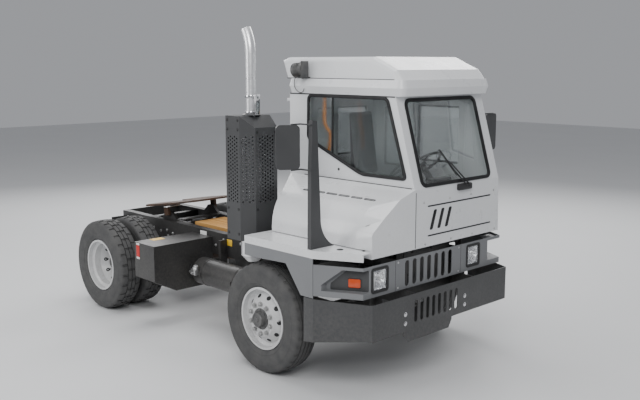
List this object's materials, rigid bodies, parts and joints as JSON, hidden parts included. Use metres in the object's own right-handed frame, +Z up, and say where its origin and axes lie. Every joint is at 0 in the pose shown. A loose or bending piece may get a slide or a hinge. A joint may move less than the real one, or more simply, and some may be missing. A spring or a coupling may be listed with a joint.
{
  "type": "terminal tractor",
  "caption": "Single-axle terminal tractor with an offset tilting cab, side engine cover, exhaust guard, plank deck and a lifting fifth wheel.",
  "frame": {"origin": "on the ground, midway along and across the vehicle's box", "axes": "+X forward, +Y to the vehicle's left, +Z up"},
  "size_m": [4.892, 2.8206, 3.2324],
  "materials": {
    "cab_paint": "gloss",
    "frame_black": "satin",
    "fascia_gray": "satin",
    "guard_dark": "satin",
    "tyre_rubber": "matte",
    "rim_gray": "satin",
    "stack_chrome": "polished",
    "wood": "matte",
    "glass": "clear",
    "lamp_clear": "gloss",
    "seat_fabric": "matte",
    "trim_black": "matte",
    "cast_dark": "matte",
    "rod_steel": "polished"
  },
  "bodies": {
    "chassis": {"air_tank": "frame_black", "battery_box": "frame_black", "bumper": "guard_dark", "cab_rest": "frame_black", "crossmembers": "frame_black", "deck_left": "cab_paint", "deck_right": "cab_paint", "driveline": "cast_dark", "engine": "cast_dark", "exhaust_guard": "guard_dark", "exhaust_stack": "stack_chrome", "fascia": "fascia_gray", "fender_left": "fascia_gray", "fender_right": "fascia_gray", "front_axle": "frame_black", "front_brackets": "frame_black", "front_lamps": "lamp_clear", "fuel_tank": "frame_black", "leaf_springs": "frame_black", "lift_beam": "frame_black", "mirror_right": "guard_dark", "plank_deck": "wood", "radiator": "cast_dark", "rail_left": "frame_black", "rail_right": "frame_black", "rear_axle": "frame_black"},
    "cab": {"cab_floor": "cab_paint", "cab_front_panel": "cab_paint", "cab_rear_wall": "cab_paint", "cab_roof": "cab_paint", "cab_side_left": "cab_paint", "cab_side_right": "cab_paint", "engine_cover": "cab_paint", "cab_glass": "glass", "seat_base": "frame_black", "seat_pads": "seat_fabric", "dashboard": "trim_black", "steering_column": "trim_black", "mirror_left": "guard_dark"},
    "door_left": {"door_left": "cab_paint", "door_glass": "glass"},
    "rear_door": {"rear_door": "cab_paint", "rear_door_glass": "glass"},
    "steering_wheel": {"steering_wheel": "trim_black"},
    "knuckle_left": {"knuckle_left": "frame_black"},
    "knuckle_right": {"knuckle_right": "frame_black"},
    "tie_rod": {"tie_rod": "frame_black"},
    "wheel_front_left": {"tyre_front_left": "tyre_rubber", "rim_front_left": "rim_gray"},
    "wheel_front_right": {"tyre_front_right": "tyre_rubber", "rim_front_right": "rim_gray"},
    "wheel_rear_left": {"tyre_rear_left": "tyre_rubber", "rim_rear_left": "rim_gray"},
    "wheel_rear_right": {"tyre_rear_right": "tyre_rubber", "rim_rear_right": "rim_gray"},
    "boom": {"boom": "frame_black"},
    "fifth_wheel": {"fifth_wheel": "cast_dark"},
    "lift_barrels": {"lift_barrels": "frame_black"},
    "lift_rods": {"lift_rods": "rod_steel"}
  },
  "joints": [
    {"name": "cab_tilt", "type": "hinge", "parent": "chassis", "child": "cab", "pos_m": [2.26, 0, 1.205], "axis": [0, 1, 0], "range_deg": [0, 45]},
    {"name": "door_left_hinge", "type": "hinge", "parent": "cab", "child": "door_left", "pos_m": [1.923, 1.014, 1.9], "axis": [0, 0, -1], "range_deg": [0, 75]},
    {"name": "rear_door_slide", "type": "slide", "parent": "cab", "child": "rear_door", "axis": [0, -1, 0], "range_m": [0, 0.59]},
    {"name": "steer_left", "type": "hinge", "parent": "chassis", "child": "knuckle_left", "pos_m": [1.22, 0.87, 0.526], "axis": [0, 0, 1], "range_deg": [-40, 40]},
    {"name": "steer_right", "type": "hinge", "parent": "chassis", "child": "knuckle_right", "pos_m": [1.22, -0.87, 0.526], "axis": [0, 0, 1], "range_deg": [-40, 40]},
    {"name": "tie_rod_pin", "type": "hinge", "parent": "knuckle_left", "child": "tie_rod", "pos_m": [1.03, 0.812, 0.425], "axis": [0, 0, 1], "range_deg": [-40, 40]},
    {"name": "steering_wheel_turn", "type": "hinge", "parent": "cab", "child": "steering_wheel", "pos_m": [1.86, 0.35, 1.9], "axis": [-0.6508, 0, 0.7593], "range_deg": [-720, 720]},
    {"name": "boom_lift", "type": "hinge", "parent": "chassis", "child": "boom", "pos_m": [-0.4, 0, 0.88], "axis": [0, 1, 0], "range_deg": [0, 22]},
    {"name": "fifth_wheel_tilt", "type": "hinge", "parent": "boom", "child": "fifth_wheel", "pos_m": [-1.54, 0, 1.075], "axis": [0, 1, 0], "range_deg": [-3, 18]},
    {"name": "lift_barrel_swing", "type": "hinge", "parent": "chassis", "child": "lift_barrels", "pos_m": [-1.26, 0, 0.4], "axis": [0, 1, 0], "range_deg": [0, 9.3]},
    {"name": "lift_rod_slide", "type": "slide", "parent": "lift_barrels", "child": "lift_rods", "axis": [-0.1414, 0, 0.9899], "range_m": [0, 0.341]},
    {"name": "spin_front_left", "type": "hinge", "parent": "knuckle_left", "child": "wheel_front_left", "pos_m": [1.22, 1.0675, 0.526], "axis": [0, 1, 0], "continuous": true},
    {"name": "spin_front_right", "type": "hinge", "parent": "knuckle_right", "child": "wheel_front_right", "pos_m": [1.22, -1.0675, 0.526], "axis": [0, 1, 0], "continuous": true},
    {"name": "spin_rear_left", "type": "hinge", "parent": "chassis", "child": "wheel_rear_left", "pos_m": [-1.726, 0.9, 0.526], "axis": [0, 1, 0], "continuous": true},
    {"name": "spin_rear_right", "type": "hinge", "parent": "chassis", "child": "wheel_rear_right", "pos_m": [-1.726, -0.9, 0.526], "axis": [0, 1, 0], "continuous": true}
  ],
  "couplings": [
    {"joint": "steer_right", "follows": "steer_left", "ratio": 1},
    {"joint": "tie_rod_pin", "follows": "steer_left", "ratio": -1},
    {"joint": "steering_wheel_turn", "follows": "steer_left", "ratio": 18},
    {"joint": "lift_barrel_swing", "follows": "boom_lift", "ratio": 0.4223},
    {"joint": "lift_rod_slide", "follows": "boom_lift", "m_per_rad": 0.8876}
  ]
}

▬▬▬▬▬▬

### Exercise directions
Return all of the data exactly as it reads.

### Result
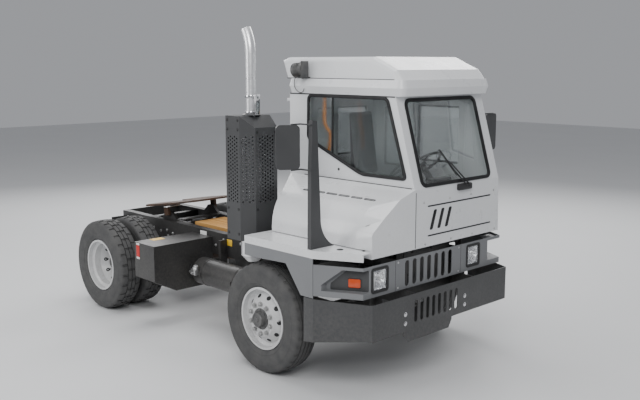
List this object's materials, rigid bodies, parts and joints as JSON, hidden parts included. Use metres in the object's own right-handed frame, +Z up, and say where its origin and axes lie. Every joint is at 0 in the pose shown. A loose or bending piece may get a slide or a hinge. A joint may move less than the real one, or more simply, and some may be missing. A spring or a coupling may be listed with a joint.
{
  "type": "terminal tractor",
  "caption": "Single-axle terminal tractor with an offset tilting cab, side engine cover, exhaust guard, plank deck and a lifting fifth wheel.",
  "frame": {"origin": "on the ground, midway along and across the vehicle's box", "axes": "+X forward, +Y to the vehicle's left, +Z up"},
  "size_m": [4.892, 2.8206, 3.2324],
  "materials": {
    "cab_paint": "gloss",
    "frame_black": "satin",
    "fascia_gray": "satin",
    "guard_dark": "satin",
    "tyre_rubber": "matte",
    "rim_gray": "satin",
    "stack_chrome": "polished",
    "wood": "matte",
    "glass": "clear",
    "lamp_clear": "gloss",
    "seat_fabric": "matte",
    "trim_black": "matte",
    "cast_dark": "matte",
    "rod_steel": "polished"
  },
  "bodies": {
    "chassis": {"air_tank": "frame_black", "battery_box": "frame_black", "bumper": "guard_dark", "cab_rest": "frame_black", "crossmembers": "frame_black", "deck_left": "cab_paint", "deck_right": "cab_paint", "driveline": "cast_dark", "engine": "cast_dark", "exhaust_guard": "guard_dark", "exhaust_stack": "stack_chrome", "fascia": "fascia_gray", "fender_left": "fascia_gray", "fender_right": "fascia_gray", "front_axle": "frame_black", "front_brackets": "frame_black", "front_lamps": "lamp_clear", "fuel_tank": "frame_black", "leaf_springs": "frame_black", "lift_beam": "frame_black", "mirror_right": "guard_dark", "plank_deck": "wood", "radiator": "cast_dark", "rail_left": "frame_black", "rail_right": "frame_black", "rear_axle": "frame_black"},
    "cab": {"cab_floor": "cab_paint", "cab_front_panel": "cab_paint", "cab_rear_wall": "cab_paint", "cab_roof": "cab_paint", "cab_side_left": "cab_paint", "cab_side_right": "cab_paint", "engine_cover": "cab_paint", "cab_glass": "glass", "seat_base": "frame_black", "seat_pads": "seat_fabric", "dashboard": "trim_black", "steering_column": "trim_black", "mirror_left": "guard_dark"},
    "door_left": {"door_left": "cab_paint", "door_glass": "glass"},
    "rear_door": {"rear_door": "cab_paint", "rear_door_glass": "glass"},
    "steering_wheel": {"steering_wheel": "trim_black"},
    "knuckle_left": {"knuckle_left": "frame_black"},
    "knuckle_right": {"knuckle_right": "frame_black"},
    "tie_rod": {"tie_rod": "frame_black"},
    "wheel_front_left": {"tyre_front_left": "tyre_rubber", "rim_front_left": "rim_gray"},
    "wheel_front_right": {"tyre_front_right": "tyre_rubber", "rim_front_right": "rim_gray"},
    "wheel_rear_left": {"tyre_rear_left": "tyre_rubber", "rim_rear_left": "rim_gray"},
    "wheel_rear_right": {"tyre_rear_right": "tyre_rubber", "rim_rear_right": "rim_gray"},
    "boom": {"boom": "frame_black"},
    "fifth_wheel": {"fifth_wheel": "cast_dark"},
    "lift_barrels": {"lift_barrels": "frame_black"},
    "lift_rods": {"lift_rods": "rod_steel"}
  },
  "joints": [
    {"name": "cab_tilt", "type": "hinge", "parent": "chassis", "child": "cab", "pos_m": [2.26, 0, 1.205], "axis": [0, 1, 0], "range_deg": [0, 45]},
    {"name": "door_left_hinge", "type": "hinge", "parent": "cab", "child": "door_left", "pos_m": [1.923, 1.014, 1.9], "axis": [0, 0, -1], "range_deg": [0, 75]},
    {"name": "rear_door_slide", "type": "slide", "parent": "cab", "child": "rear_door", "axis": [0, -1, 0], "range_m": [0, 0.59]},
    {"name": "steer_left", "type": "hinge", "parent": "chassis", "child": "knuckle_left", "pos_m": [1.22, 0.87, 0.526], "axis": [0, 0, 1], "range_deg": [-40, 40]},
    {"name": "steer_right", "type": "hinge", "parent": "chassis", "child": "knuckle_right", "pos_m": [1.22, -0.87, 0.526], "axis": [0, 0, 1], "range_deg": [-40, 40]},
    {"name": "tie_rod_pin", "type": "hinge", "parent": "knuckle_left", "child": "tie_rod", "pos_m": [1.03, 0.812, 0.425], "axis": [0, 0, 1], "range_deg": [-40, 40]},
    {"name": "steering_wheel_turn", "type": "hinge", "parent": "cab", "child": "steering_wheel", "pos_m": [1.86, 0.35, 1.9], "axis": [-0.6508, 0, 0.7593], "range_deg": [-720, 720]},
    {"name": "boom_lift", "type": "hinge", "parent": "chassis", "child": "boom", "pos_m": [-0.4, 0, 0.88], "axis": [0, 1, 0], "range_deg": [0, 22]},
    {"name": "fifth_wheel_tilt", "type": "hinge", "parent": "boom", "child": "fifth_wheel", "pos_m": [-1.54, 0, 1.075], "axis": [0, 1, 0], "range_deg": [-3, 18]},
    {"name": "lift_barrel_swing", "type": "hinge", "parent": "chassis", "child": "lift_barrels", "pos_m": [-1.26, 0, 0.4], "axis": [0, 1, 0], "range_deg": [0, 9.3]},
    {"name": "lift_rod_slide", "type": "slide", "parent": "lift_barrels", "child": "lift_rods", "axis": [-0.1414, 0, 0.9899], "range_m": [0, 0.341]},
    {"name": "spin_front_left", "type": "hinge", "parent": "knuckle_left", "child": "wheel_front_left", "pos_m": [1.22, 1.0675, 0.526], "axis": [0, 1, 0], "continuous": true},
    {"name": "spin_front_right", "type": "hinge", "parent": "knuckle_right", "child": "wheel_front_right", "pos_m": [1.22, -1.0675, 0.526], "axis": [0, 1, 0], "continuous": true},
    {"name": "spin_rear_left", "type": "hinge", "parent": "chassis", "child": "wheel_rear_left", "pos_m": [-1.726, 0.9, 0.526], "axis": [0, 1, 0], "continuous": true},
    {"name": "spin_rear_right", "type": "hinge", "parent": "chassis", "child": "wheel_rear_right", "pos_m": [-1.726, -0.9, 0.526], "axis": [0, 1, 0], "continuous": true}
  ],
  "couplings": [
    {"joint": "steer_right", "follows": "steer_left", "ratio": 1},
    {"joint": "tie_rod_pin", "follows": "steer_left", "ratio": -1},
    {"joint": "steering_wheel_turn", "follows": "steer_left", "ratio": 18},
    {"joint": "lift_barrel_swing", "follows": "boom_lift", "ratio": 0.4223},
    {"joint": "lift_rod_slide", "follows": "boom_lift", "m_per_rad": 0.8876}
  ]
}